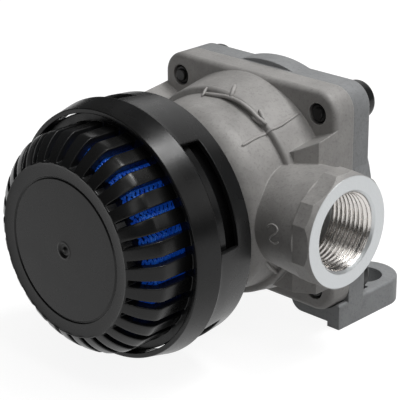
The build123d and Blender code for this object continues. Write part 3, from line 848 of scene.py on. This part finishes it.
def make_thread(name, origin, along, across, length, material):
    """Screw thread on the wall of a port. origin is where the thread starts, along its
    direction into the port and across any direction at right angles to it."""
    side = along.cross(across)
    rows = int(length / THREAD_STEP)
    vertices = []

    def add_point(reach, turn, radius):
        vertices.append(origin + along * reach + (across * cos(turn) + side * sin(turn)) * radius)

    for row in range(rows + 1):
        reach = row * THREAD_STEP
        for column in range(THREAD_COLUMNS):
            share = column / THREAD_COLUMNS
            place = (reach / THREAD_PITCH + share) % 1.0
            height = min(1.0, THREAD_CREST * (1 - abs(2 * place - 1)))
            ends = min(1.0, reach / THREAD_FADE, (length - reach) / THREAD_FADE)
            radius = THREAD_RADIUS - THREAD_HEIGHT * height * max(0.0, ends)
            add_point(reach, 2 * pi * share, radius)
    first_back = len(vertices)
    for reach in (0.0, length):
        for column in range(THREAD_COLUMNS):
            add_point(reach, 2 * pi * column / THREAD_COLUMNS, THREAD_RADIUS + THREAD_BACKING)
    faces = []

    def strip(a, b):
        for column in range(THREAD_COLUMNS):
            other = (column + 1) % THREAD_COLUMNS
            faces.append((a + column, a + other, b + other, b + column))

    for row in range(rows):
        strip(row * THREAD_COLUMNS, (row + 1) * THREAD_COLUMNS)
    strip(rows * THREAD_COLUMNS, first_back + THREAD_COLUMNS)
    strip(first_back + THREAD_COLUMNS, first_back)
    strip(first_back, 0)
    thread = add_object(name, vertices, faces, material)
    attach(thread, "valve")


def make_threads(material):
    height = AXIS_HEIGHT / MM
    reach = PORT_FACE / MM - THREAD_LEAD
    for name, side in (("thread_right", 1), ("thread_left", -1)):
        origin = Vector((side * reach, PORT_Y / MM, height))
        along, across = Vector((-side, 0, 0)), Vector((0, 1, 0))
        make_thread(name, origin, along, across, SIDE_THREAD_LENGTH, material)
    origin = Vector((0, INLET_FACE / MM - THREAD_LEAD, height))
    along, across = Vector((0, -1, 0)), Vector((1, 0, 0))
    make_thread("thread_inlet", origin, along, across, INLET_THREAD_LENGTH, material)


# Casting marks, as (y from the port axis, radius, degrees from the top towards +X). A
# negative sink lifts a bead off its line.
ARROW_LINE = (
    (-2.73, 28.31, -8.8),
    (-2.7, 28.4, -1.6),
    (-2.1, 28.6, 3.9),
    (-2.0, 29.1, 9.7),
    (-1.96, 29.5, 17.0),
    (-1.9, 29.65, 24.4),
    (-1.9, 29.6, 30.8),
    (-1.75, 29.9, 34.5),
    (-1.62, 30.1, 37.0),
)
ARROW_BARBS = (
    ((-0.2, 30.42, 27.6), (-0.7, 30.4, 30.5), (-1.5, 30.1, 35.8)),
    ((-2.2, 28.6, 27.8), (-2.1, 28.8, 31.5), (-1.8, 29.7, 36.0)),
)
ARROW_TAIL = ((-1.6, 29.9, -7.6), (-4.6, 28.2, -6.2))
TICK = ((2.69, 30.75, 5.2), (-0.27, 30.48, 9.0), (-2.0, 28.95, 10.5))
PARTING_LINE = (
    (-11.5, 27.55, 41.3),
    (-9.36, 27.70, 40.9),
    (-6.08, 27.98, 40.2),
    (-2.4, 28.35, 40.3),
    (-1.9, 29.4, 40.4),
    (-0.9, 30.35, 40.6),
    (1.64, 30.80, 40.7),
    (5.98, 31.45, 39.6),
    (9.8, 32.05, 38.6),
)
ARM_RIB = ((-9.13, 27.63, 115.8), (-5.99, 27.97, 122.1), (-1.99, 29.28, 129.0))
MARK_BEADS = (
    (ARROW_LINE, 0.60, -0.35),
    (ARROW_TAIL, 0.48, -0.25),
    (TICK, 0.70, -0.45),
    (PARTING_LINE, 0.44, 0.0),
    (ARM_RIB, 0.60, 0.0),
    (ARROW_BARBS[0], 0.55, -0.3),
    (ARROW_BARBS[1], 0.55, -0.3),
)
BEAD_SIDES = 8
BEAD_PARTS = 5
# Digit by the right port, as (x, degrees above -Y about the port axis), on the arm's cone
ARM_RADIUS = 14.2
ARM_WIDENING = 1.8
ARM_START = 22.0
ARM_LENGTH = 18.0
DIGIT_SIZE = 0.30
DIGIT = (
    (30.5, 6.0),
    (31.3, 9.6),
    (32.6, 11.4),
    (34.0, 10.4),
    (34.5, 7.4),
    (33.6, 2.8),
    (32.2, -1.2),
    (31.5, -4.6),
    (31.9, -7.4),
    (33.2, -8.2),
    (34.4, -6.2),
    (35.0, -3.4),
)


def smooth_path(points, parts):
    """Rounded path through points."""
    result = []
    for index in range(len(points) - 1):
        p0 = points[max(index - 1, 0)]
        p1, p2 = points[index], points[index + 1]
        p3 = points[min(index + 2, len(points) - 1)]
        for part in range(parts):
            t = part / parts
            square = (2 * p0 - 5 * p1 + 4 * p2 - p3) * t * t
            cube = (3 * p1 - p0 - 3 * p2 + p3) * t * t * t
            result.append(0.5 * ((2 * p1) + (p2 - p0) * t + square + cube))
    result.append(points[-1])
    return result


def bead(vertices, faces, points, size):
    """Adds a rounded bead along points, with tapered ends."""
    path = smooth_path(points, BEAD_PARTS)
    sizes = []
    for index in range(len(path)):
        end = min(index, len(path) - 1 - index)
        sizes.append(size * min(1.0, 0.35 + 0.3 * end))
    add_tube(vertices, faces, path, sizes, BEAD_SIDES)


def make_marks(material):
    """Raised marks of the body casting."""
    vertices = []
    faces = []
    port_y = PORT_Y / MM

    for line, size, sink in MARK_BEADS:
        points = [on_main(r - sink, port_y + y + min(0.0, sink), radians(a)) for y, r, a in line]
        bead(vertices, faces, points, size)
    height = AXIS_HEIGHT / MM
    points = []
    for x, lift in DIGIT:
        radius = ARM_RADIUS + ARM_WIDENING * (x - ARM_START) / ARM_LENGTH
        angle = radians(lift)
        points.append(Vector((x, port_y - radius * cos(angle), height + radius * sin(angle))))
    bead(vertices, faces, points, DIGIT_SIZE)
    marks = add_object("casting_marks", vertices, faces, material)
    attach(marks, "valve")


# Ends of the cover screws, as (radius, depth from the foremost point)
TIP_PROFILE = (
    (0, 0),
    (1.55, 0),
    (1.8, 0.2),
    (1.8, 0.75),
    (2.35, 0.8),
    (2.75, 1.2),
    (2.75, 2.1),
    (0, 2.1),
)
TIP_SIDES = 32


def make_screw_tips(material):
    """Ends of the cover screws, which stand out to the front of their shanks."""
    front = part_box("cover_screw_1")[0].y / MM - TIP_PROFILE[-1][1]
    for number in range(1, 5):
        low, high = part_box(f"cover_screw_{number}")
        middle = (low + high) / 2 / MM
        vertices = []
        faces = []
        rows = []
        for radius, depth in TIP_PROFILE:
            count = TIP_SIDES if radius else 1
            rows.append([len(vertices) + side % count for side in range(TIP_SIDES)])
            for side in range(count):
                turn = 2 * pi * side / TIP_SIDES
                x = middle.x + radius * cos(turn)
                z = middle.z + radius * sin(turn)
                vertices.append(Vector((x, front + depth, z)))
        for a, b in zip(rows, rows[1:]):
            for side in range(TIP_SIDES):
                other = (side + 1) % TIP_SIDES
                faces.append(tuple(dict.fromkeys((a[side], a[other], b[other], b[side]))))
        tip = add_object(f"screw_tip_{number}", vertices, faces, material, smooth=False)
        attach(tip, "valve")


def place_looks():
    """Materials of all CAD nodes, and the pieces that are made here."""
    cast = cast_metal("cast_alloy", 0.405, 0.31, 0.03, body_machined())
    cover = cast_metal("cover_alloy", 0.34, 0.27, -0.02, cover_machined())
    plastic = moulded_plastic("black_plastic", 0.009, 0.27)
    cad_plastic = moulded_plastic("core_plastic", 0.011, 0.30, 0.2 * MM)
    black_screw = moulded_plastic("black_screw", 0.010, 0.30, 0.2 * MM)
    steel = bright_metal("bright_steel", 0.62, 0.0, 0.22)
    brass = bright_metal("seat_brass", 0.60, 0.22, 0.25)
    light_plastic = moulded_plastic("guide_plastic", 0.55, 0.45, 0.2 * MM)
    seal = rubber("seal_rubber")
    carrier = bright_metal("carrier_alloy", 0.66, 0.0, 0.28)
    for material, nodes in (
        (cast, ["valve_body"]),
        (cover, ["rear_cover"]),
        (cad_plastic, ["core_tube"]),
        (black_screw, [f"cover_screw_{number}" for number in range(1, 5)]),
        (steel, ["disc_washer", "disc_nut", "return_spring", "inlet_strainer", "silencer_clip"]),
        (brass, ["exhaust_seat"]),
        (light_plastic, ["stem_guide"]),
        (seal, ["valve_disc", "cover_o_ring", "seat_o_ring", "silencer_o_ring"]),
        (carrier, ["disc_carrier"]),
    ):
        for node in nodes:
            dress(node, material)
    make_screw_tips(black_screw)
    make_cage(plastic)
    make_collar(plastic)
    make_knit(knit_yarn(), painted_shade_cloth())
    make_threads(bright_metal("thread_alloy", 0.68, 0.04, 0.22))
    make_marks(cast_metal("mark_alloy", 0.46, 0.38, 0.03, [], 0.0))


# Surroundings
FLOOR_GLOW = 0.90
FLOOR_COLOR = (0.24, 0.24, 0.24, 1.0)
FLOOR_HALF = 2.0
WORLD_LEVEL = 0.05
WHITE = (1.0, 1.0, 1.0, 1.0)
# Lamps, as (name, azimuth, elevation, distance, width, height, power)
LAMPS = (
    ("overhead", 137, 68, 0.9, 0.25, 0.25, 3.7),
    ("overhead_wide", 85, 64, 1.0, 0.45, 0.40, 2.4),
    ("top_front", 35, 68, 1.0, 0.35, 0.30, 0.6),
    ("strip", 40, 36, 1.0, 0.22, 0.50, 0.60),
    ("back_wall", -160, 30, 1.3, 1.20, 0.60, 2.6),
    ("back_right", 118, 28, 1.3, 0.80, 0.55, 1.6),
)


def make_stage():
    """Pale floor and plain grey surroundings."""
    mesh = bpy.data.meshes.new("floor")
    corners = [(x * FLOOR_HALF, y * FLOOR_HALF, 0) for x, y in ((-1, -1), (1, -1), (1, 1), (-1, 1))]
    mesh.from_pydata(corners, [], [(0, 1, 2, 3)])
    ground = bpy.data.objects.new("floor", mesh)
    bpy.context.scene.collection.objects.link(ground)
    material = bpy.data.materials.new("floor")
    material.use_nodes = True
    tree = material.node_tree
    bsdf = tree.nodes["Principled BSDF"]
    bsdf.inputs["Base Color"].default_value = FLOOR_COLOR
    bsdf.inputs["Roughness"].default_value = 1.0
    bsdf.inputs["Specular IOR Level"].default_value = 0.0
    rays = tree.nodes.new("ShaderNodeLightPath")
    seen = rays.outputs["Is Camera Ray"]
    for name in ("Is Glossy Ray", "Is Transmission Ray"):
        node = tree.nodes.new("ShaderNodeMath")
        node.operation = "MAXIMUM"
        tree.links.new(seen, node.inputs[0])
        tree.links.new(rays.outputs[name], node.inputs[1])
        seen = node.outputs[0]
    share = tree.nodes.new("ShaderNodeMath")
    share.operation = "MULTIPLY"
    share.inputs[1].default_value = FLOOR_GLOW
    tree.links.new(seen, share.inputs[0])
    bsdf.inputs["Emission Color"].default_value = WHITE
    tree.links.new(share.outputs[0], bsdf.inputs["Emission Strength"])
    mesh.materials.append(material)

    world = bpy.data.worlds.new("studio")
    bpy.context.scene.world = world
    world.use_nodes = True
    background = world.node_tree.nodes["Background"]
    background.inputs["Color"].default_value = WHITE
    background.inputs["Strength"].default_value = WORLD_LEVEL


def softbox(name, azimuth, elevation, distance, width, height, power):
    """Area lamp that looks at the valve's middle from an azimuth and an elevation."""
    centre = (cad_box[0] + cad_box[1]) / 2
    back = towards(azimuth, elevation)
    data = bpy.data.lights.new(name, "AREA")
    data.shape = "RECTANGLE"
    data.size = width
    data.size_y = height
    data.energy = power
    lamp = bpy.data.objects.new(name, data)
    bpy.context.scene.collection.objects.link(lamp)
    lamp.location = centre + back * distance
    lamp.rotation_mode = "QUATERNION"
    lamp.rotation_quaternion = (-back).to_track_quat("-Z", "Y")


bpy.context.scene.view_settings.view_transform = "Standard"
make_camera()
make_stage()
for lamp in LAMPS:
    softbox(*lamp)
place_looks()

• • • •

=== EXERCISE AIM ===
Please give an exact restatement of only the lines from the beginning of the material above to the line with "vertices.append(origin + along", inclusive.

=== RESPONSE TO THE EXERCISE ===
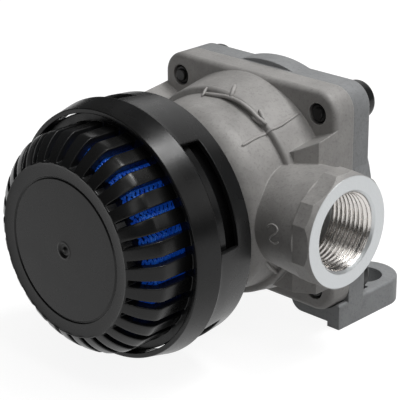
The build123d and Blender code for this object continues. Write part 3, from line 848 of scene.py on. This part finishes it.
def make_thread(name, origin, along, across, length, material):
    """Screw thread on the wall of a port. origin is where the thread starts, along its
    direction into the port and across any direction at right angles to it."""
    side = along.cross(across)
    rows = int(length / THREAD_STEP)
    vertices = []

    def add_point(reach, turn, radius):
        vertices.append(origin + along * reach + (across * cos(turn) + side * sin(turn)) * radius)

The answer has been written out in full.